The title track of the album re-entered my life in 2014 when Twitter users would reply to comedian Russell Brand with the hashtag #PARKLIFE whenever he went on a rant. If I had to nominate a favorite track from the album, it would probably be “Parklife”.
That made me crave to hear the song again, an impulse on which I wouldn’t act till the Friends of the Seattle Public Library held its annual book sale in 2016. I found a copy of Parklife selling for $1.
I’m not sure how 20 years could make such a difference in perspective. All the dopamine triggers the album should have hit in 1996 struck with more accuracy in 2016.
It was similar to how I experienced Different Trains by Steve Reich. The first time I heard the work, it bored me to sleep. Four years of classical music training later, I listened to it again and was deeply moved.
Did something similar happen with Parklife?
I admit my exposure to English culture the first time I encountered the album was limited to Duran Duran and a smattering of Ivory Merchant and Kenneth Branagh films. Since then, I went through a heavy Celtic phase with Enya and Clannad. I’ve read a number of novels that would appear on an English literature class syllabus. And, of course, there’s Downton Abbey,Sherlock and a bunch of documentaries spelling out the inequities of the British class system.
The archness that eluded me? I get it.
And now that everyone is copying John Taylor, I’ve mellowed out considerably over the slinky bass line in “Boys and Girls.” Heck, I’d like to hear Nigel play it himself one day.
Until recently, One Beat was my least favorite Sleater-Kinney album.
I got on board the Sleater-Kinney bandwagon in 2000 with All Hands on the Bad One. I hadn’t yet caught up with the band’s past work when One Beat followed two years later.
I played One Beat multiple times, but I just couldn’t get into it — I was hoping it would be just as tuneful as its predecessor. My opinion on the album continued to dim when The Woods turned out to be even more ambitious than All Hands on the Bad One.
I did eventually catch up with the band’s albums. Hot Rock and Dig Me Out made me appreciate Sleater-Kinney more, but neither album made me love them. After the band went on hiatus, I didn’t really think about them, save for watching Carrie Brownstein on Portlandia.
That started to change around 2013, when I began expanding my vinyl collection. I put on All Hands on the Bad One on the media player to figure out if it would be something I’d like to hear on the record player. It was, and I realized how much I missed them.

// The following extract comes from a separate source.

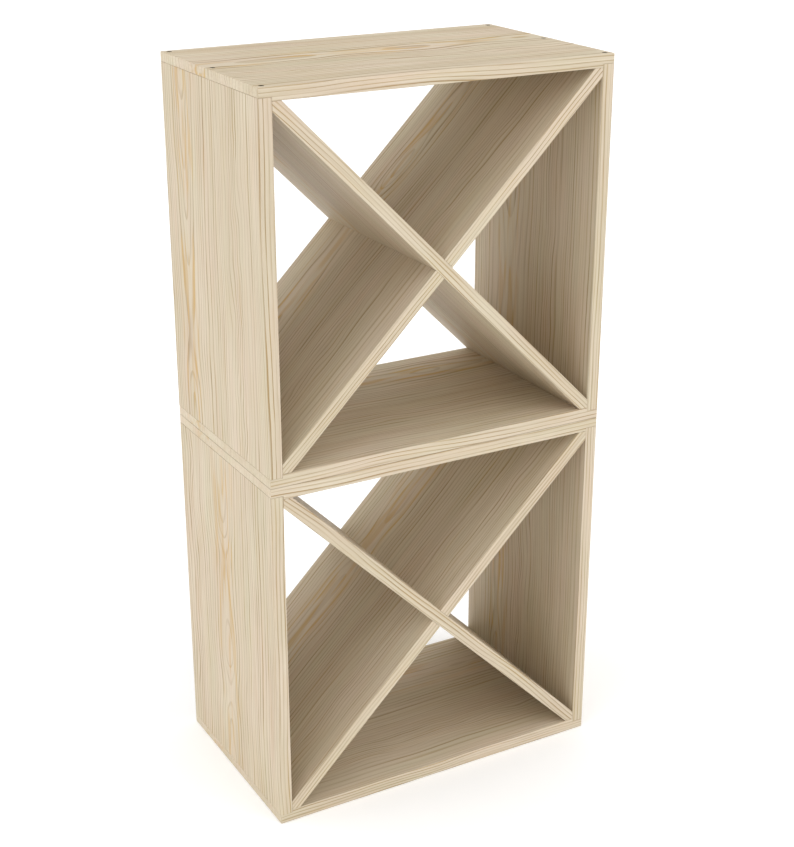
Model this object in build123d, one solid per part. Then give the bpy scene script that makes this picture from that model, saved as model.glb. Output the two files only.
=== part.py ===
from build123d import *
import math
import os

# A cube-module wine rack: two identical modules, one standing on the other.
# Millimetres, +Z up, +X to the right seen from the front, +Y towards the back,
# origin at the centre of the footprint on the floor.

# Module outside sizes
MODULE_WIDTH = 520.0
MODULE_DEPTH = 310.0
MODULE_HEIGHT = 520.0
MODULE_NAMES = ("lower", "upper")

# Boards
BOARD = 18.0  # planed pine board thickness
LIP = 13.0  # what the rebate leaves of a top or bottom panel over a side board
EASE = 1.0  # radius on the long edges of every board
END_BREAK = 0.5  # break on sawn ends where boards meet, seen as the joint line

# Half-lap crossing of the two diagonal dividers
LAP_GAP = 0.1  # play on each side of a slot and at its bottom

# Countersunk wood screw, 4 x 50
SCREW_LENGTH = 50.0
HEAD_RADIUS = 3.8
HEAD_RIM = 0.4
SHANK_RADIUS = 1.45
CREST_RADIUS = 2.0
ROOT_RADIUS = 1.3
THREAD_PITCH = 1.8
THREAD_START = 17.0  # from the top of the head
TIP_LENGTH = 5.0
RECESS_SPAN = 4.4
RECESS_SLOT = 0.95
RECESS_DEPTH = 2.0
HEAD_SINK = 0.3  # head top below the wood
SCREW_GAP = 0.05  # wood clear of the screw, all round
SCREW_FROM_FACE = 10.0  # first and last screw from the front and back of a panel

# Derived
INNER = MODULE_WIDTH - 2 * BOARD
SIDE_HEIGHT = MODULE_HEIGHT - 2 * LIP
REBATE = BOARD - LIP
SCREW_X = MODULE_WIDTH / 2 - BOARD / 2
SCREW_Y = MODULE_DEPTH / 2 - SCREW_FROM_FACE
HEAD_CONE = HEAD_RADIUS - CREST_RADIUS


def revolved(outline):
    """Solid of revolution about Z from (radius, height) points."""
    with BuildPart() as body:
        with BuildSketch(Plane.XZ):
            with BuildLine():
                Polyline(*outline, close=True)
            make_face()
        revolve(axis=Axis.Z)
    return body.part


def make_screw():
    """Wood screw along -Z with the top of its head at z = 0."""
    outline = [(0, 0), (HEAD_RADIUS, 0), (HEAD_RADIUS, -HEAD_RIM)]
    neck = HEAD_RIM + HEAD_RADIUS - SHANK_RADIUS
    outline += [(SHANK_RADIUS, -neck), (SHANK_RADIUS, -THREAD_START)]
    turns = int((SCREW_LENGTH - TIP_LENGTH - THREAD_START) / THREAD_PITCH)
    for turn in range(turns):
        top = THREAD_START + turn * THREAD_PITCH
        outline += [
            (ROOT_RADIUS, -top - 0.25 * THREAD_PITCH),
            (ROOT_RADIUS, -top - 0.55 * THREAD_PITCH),
            (CREST_RADIUS, -top - 0.85 * THREAD_PITCH),
        ]
    last = THREAD_START + turns * THREAD_PITCH
    outline += [(ROOT_RADIUS, -last - 0.25 * THREAD_PITCH), (0, -SCREW_LENGTH)]
    screw = revolved(outline)
    cut_height = Pos(0, 0, -RECESS_DEPTH / 2)
    cross = cut_height * Box(RECESS_SPAN, RECESS_SLOT, RECESS_DEPTH)
    cross += cut_height * Box(RECESS_SLOT, RECESS_SPAN, RECESS_DEPTH)
    return screw - cross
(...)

When Sub Pop announced it would reissue the band’s catalog in 2014, it seemed the right time for Sleater-Kinney to re-emerge.
Boy, did they ever. No Cities to Love pushed me over the edge from dilettante to fan.

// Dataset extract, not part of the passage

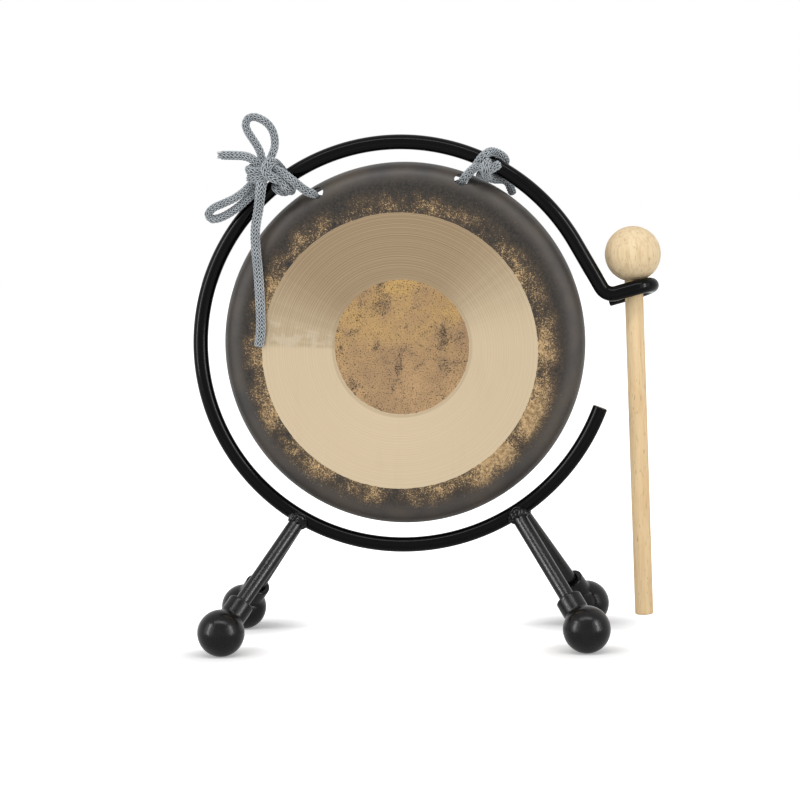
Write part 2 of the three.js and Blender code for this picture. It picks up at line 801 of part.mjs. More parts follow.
const LEGS = {
  front_left: legAxis(LEFT_LEG_AT, LEFT_FOOT_X, -FOOT_Y),
  front_right: legAxis(RIGHT_LEG_AT, RIGHT_FOOT_X, -FOOT_Y),
  rear_left: legAxis(LEFT_LEG_AT, LEFT_FOOT_X, FOOT_Y),
  rear_right: legAxis(RIGHT_LEG_AT + REAR_RIGHT_LEG_SHIFT, RIGHT_FOOT_X, FOOT_Y),
};

const gongStand = new THREE.Group();
gongStand.position.set(CENTRE_X, 0, RING_HEIGHT);
gongStand.add(frameRod());
for (const [corner, axis] of Object.entries(LEGS)) {
  gongStand.add(leg(`leg_${corner}`, axis));
  gongStand.add(weld(`weld_${corner}`, axis));
  gongStand.add(foot(`foot_${corner}`, axis));
}
gongStand.add(gong(), mallet(), ...cord());

const model = new THREE.Group();
model.add(gongStand);

export default model;
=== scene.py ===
import json
import math

import bmesh
import bpy
import numpy as np
from mathutils import Matrix, Vector

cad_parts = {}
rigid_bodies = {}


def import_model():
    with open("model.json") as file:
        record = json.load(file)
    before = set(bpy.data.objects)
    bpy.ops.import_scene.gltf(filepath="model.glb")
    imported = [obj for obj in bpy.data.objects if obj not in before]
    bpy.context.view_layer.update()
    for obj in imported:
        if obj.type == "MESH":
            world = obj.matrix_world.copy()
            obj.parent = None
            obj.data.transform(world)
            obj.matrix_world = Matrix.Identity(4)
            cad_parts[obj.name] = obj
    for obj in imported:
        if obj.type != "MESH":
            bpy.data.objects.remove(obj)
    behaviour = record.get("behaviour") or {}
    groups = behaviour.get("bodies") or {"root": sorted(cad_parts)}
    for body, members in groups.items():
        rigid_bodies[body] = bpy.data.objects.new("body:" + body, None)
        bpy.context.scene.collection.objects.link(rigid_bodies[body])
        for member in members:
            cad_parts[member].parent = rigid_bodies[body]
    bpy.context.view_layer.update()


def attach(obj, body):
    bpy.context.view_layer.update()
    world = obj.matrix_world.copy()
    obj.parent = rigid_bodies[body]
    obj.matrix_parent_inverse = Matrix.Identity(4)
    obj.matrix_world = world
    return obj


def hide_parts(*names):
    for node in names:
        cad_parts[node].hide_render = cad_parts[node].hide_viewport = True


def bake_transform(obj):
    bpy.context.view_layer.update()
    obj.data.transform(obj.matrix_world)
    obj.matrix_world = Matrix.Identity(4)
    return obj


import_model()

RNG = np.random.default_rng(7)

# Lengths are millimetres from the centre of the ring; row() lifts them into the row frame, in metres
MM = 0.001
CENTRE = np.array([-14.3162, 0.0, 164.3])


def row(points):
    return (np.asarray(points, float) + CENTRE) * MM


# Sizes of the stand. FIT is the gap between pieces, and SNUG the gap drawn round a rod in its bore
ROD = 4.1
RING = 110.9
FIT = 0.3
SPRUNG = 116.3
SPRUNG_FROM, SPRUNG_TO = -96.4, -21.1
HOOK_LEAVES = 29.0
HOOK_STRAIGHT, HOOK_BEND = 28.3, 7.0
HOOK_RISE, HOOK_DIP = 14.6, 7.6
HOOK_FRONT, HOOK_LOOP, HOOK_BACK = 9.7, 10.3, 14.6
LEG = 4.1
FOOT, FOOT_FLAT, FOOT_BORE = 12.8, 0.3, 16.0
COLLAR, COLLAR_TOP, COLLAR_CHAMFER = 7.2, 20.8, 0.9
LEFT_FOOT_X, RIGHT_FOOT_X, FOOT_Y = -97.4, 99.6, 43.9
LEFT_LEG_AT, RIGHT_LEG_AT, REAR_RIGHT_LEG_AT = 238.7, 301.7, 302.8
GONG_AT = np.array([1.8, -5.0, 0.4])
GONG, GONG_WALL, GONG_CROWN = 99.8, 1.2, 0.8
GONG_BEND, GONG_DEPTH, GONG_LEAN, GONG_EDGE = 11.0, 16.0, 2.5, 0.25
HOLE, HOLE_TILT, HOLES_AT, CUTTER_DEPTH = 3.9, 38.0, (118.6, 69.2), 6
HEAD, HANDLE = 15.3, 5.05
HEAD_BORE, HANDLE_LENGTH, MALLET_LEAN = 16.0, 200.0, 0.9
CORD = 2.4
SNUG = 0.12

scene = bpy.context.scene
scene.view_settings.view_transform = "Standard"


# Camera: fitted to the ring, the gong and the four feet in the photograph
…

So I filled in the remaining gaps. Call the Doctor and the self-titled debut put All Hands on the Band One into context. All Hands is still my favorite album of theirs, but the ones preceding and following it are far edgier.
And that made me think it was time to revisit One Beat. Even though I had sold the CD, I downloaded the album from eMusic a long while back. I spun it up again, and it finally made sense.
One Beat shared more in common with Call the Doctor and Dig Me Out than it did with The Woods or All Hands on the Bad One. What I mistook for tunelessness was really the band’s regular modus operandi of fierce performances and jagged writing. It’s probably the band hardest album next to The Woods.
I dismissed One Beat wrongly because I had incomplete information. I would now place One Beat nearer the top of a ranked list of Sleater-Kinney albums. That’s a pretty large leap from rock bottom.
Count me as one of the folks with a ticket to a future Janet Jackson concert. She rescheduled her January 2016 date in Seattle to July before postponing the tour entirely. I intend to hold onto my ticket just to see how long I can keep it on my refrigerator door.
I was a pretty solid Janet fan till All for You, when it felt like she was spinning her wheels creatively. I stood by her during the Super Bowl incident in 2004, but I couldn’t justify sinking cash into Damita Jo. I didn’t get back on board till Discipline in 2008, at which point the major labels dropped her.
So when Unbreakable turned out to be awesome enough to crack the Favorite Edition 2015 list, I went back to her post-Rhythm Nation 1814 work to see if my opinion had changed. I still have a dim view of janet., but The Velvet Rope has turned out to be a durable and underrated album.
The hype machine went into overdrive in 1993 with janet. but I wasn’t convinced. It was sprawling mess, and the supposed influence of what was called “electronica” — now just called EDM — didn’t amount to much.
The Velvet Rope, on the other hand, gave the ideas of its predecessor some much-needed editing. The smooth ’90s sound got darker, as did the subject matter. “What About” has a fury that outstrips “Black Cat”, while “Together Again” is the bounciest tune about loss.
The Velvet Rope was released after I moved to Austin, Texas. I hung out at gay bars at the time, trying to figure out what I could get out of them. (Not much, as it turned out.) “Together Again” could be heard night after night, alongside whatever single the Spice Girls had out at that time.
When money got tight, I decided I didn’t need much from Janet except for Control and Rhythm Nation 1814, so The Velvet Rope got an eviction notice. Discipline is holding up OK, but The Velvet Rope has turned out to be better than I remember it.